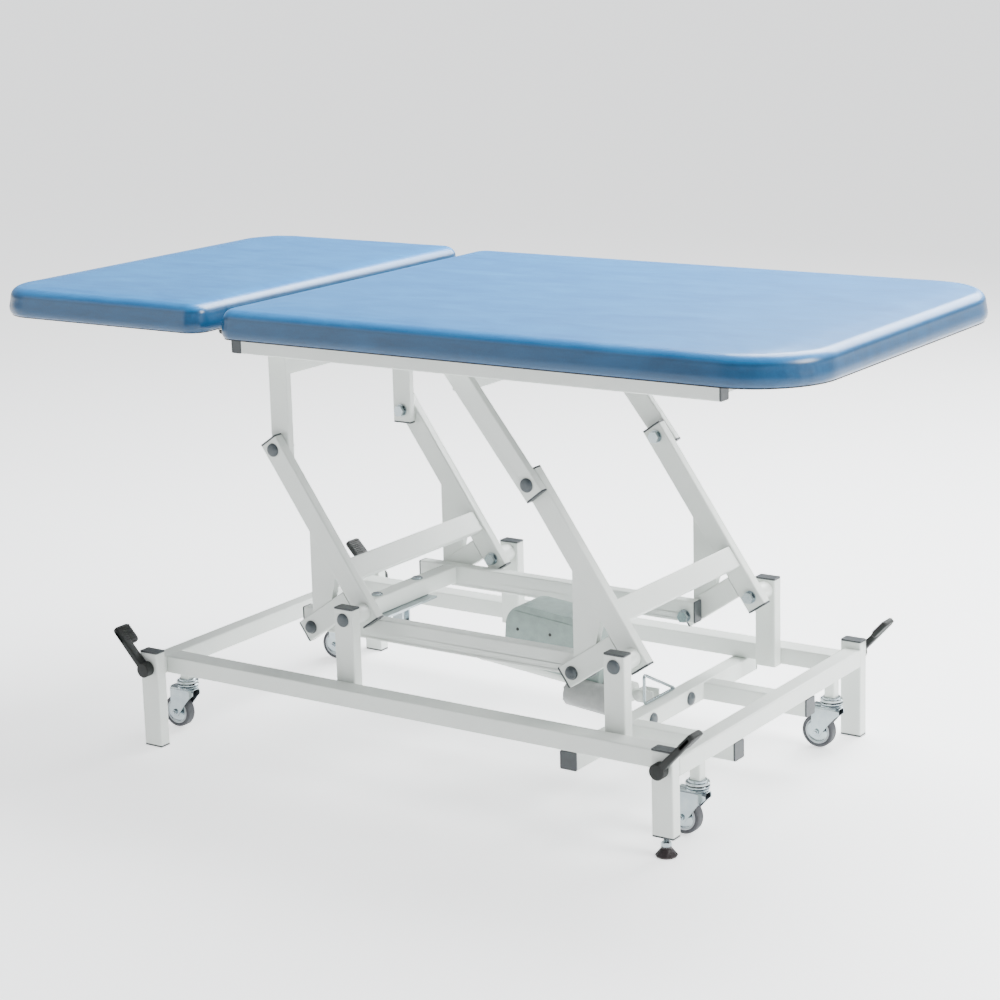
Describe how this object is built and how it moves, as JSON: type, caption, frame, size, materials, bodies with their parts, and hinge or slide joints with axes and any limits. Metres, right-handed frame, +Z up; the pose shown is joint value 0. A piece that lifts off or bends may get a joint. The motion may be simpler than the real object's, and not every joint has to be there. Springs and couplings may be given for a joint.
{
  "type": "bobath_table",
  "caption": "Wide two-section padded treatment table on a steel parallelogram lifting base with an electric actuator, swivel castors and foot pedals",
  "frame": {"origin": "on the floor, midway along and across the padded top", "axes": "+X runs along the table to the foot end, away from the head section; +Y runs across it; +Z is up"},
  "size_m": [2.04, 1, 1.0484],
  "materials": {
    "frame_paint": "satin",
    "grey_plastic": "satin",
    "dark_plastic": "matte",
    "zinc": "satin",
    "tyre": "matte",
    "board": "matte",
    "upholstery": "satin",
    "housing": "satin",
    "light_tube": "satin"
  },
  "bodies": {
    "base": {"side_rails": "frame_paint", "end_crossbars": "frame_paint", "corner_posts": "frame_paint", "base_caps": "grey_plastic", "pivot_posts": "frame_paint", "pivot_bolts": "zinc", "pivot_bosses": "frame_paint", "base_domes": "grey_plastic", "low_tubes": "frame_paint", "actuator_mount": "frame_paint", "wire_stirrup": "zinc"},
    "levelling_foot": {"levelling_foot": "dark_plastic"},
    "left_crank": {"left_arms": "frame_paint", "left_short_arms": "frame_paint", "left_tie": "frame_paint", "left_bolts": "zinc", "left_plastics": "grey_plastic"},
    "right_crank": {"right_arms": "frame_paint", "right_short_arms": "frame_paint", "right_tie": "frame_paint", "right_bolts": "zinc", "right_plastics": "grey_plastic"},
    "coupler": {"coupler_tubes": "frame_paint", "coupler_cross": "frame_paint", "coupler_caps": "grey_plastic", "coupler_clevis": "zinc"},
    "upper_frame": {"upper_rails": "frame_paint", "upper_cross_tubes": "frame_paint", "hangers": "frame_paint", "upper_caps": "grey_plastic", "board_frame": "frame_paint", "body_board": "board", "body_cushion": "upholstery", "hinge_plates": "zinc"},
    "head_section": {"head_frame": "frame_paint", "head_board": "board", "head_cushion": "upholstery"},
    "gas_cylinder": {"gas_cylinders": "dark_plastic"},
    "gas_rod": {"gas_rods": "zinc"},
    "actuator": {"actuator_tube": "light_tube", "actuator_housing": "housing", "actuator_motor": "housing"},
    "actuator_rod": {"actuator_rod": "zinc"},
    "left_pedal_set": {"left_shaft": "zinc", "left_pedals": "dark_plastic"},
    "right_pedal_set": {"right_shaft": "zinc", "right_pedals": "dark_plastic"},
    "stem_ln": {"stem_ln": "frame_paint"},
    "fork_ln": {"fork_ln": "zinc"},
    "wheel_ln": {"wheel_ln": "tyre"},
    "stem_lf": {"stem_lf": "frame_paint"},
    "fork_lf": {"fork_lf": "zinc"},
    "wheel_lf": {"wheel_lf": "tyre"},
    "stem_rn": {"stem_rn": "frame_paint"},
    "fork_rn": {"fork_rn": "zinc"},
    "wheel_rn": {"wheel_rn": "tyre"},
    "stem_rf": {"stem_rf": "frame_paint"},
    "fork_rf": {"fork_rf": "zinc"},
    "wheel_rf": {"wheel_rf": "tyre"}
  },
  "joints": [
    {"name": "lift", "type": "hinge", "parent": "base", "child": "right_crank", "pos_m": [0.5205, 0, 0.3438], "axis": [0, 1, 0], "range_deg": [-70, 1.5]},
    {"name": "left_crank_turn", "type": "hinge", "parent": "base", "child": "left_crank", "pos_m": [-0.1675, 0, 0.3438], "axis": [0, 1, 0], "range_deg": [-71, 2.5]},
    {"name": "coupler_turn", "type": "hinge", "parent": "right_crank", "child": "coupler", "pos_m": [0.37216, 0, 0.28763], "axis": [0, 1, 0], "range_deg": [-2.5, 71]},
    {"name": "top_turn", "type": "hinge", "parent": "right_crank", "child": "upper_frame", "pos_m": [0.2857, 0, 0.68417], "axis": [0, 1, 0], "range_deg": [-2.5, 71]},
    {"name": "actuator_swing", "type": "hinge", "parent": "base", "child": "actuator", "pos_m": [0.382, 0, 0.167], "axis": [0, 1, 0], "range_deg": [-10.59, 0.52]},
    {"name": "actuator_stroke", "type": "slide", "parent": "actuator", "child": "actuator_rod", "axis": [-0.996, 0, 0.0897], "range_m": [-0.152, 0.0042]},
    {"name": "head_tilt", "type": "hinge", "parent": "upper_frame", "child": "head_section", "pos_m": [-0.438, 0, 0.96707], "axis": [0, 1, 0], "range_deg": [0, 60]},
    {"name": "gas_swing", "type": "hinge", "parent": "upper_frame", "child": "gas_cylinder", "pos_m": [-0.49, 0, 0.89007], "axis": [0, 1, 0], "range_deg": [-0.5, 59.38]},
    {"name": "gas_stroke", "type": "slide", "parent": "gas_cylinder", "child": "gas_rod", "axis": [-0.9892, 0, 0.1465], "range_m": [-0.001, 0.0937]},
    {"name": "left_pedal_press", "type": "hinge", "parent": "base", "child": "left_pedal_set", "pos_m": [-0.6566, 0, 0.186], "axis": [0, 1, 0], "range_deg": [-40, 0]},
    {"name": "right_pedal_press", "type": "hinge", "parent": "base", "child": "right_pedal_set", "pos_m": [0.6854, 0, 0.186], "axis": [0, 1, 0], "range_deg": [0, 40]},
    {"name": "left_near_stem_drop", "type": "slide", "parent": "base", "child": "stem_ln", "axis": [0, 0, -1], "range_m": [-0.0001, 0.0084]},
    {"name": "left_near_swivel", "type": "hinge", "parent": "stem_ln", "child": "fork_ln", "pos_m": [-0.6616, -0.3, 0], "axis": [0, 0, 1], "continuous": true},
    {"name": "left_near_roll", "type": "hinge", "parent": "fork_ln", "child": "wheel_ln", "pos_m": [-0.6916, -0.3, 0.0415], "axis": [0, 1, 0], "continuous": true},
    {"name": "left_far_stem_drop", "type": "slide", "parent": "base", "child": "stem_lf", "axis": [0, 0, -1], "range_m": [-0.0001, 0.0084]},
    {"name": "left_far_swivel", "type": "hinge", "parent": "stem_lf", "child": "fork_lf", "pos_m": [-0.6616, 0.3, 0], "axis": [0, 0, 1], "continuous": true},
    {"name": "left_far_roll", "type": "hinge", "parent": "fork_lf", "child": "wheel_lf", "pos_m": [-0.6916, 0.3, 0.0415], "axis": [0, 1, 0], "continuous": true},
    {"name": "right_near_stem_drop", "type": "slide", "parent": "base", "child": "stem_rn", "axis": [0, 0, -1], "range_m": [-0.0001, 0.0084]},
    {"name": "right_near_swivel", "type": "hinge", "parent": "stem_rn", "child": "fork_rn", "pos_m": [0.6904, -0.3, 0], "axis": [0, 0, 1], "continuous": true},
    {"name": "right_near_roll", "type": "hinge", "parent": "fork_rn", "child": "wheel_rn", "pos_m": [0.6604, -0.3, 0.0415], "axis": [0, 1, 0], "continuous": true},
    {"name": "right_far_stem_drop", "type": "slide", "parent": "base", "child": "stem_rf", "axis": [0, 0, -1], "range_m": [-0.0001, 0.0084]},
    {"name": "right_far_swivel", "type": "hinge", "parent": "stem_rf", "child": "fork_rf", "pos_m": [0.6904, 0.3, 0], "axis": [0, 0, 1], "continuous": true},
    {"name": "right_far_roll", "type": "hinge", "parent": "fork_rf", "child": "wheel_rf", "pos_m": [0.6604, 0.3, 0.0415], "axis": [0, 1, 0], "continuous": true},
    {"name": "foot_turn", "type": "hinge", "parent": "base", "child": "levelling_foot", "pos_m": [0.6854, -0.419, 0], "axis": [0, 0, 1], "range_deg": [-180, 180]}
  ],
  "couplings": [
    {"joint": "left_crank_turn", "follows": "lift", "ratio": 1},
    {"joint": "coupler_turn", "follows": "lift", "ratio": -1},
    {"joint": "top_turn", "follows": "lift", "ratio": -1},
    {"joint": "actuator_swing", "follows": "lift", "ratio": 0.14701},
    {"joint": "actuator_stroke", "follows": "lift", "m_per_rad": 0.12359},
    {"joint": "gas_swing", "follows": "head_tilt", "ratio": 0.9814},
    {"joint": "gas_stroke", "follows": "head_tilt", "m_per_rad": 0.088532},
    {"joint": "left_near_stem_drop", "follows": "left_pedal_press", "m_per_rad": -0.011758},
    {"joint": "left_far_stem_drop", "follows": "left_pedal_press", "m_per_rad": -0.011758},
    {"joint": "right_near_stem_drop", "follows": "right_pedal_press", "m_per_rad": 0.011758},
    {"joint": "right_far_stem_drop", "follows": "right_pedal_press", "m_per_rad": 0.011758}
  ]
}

* * *

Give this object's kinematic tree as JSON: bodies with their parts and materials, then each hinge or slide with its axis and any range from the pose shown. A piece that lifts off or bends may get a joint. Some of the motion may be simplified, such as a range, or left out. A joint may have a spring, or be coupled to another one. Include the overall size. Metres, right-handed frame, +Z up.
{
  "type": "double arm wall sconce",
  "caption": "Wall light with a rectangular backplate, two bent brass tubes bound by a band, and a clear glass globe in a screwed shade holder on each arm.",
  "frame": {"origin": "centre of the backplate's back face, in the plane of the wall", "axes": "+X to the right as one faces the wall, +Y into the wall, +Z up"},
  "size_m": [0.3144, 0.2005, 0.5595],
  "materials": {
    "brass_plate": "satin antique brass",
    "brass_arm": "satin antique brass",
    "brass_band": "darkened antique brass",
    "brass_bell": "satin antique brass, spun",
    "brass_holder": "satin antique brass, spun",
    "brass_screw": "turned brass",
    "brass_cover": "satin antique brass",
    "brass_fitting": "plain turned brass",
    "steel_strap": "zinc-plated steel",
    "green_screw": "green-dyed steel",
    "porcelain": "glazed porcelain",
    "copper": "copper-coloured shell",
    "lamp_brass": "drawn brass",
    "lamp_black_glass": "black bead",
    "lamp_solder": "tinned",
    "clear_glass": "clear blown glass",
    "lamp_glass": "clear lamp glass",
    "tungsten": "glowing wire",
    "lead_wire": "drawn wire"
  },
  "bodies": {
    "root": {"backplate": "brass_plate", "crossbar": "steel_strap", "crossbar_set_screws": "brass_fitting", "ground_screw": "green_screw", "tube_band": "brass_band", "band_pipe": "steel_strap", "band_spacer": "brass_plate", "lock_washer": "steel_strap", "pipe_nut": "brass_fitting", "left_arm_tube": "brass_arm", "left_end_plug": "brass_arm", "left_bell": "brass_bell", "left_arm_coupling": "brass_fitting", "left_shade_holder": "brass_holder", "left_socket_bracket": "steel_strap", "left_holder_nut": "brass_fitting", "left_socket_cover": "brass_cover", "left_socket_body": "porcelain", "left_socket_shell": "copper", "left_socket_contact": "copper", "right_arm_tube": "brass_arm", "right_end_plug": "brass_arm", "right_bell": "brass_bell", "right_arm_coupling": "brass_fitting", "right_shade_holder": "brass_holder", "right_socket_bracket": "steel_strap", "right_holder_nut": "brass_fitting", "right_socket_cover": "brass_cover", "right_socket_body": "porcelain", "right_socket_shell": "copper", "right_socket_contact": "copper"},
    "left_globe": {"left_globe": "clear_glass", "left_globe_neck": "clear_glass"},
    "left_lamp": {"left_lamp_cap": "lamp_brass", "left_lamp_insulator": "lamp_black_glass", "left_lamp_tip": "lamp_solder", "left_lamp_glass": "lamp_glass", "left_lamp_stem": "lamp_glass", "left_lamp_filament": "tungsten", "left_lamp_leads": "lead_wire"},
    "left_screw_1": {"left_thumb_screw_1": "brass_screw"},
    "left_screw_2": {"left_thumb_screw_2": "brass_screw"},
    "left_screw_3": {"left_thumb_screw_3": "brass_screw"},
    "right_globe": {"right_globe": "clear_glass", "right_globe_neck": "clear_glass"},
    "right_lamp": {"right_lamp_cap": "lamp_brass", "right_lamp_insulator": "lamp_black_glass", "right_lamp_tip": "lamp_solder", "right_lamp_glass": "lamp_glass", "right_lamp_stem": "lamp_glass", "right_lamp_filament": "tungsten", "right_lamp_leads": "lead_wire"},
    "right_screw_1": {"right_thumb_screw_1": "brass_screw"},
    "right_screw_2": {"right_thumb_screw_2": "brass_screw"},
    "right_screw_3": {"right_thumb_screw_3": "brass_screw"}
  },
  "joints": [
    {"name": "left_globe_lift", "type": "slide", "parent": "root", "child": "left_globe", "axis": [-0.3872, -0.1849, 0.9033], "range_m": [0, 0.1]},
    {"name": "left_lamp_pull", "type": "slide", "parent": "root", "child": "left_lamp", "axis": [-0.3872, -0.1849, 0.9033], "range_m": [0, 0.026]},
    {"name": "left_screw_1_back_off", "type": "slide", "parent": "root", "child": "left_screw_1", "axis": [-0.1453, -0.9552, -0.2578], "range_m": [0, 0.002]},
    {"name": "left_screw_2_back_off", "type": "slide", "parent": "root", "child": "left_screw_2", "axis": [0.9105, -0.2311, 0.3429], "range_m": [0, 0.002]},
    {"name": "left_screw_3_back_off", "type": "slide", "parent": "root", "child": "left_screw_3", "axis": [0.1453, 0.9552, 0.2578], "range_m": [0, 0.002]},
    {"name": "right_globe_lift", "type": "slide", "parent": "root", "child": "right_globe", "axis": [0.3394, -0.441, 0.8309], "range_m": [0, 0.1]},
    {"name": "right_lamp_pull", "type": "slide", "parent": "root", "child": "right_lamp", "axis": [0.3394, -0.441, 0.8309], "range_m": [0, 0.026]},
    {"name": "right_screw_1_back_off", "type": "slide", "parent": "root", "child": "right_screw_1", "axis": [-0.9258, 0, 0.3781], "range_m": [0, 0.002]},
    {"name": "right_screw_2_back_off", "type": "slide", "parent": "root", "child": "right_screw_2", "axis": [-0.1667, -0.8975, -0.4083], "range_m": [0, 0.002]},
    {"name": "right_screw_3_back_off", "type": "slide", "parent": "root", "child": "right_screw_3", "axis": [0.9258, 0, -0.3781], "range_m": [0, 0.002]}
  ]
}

* * *

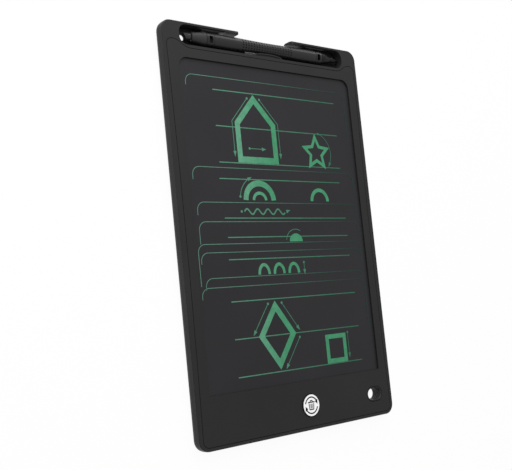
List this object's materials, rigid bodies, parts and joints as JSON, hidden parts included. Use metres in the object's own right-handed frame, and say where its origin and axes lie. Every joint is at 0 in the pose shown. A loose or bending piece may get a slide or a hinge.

◆ Your instructions ◆
In the records above, how many lines contain the string "each"? State that number only.

◆ Result ◆
2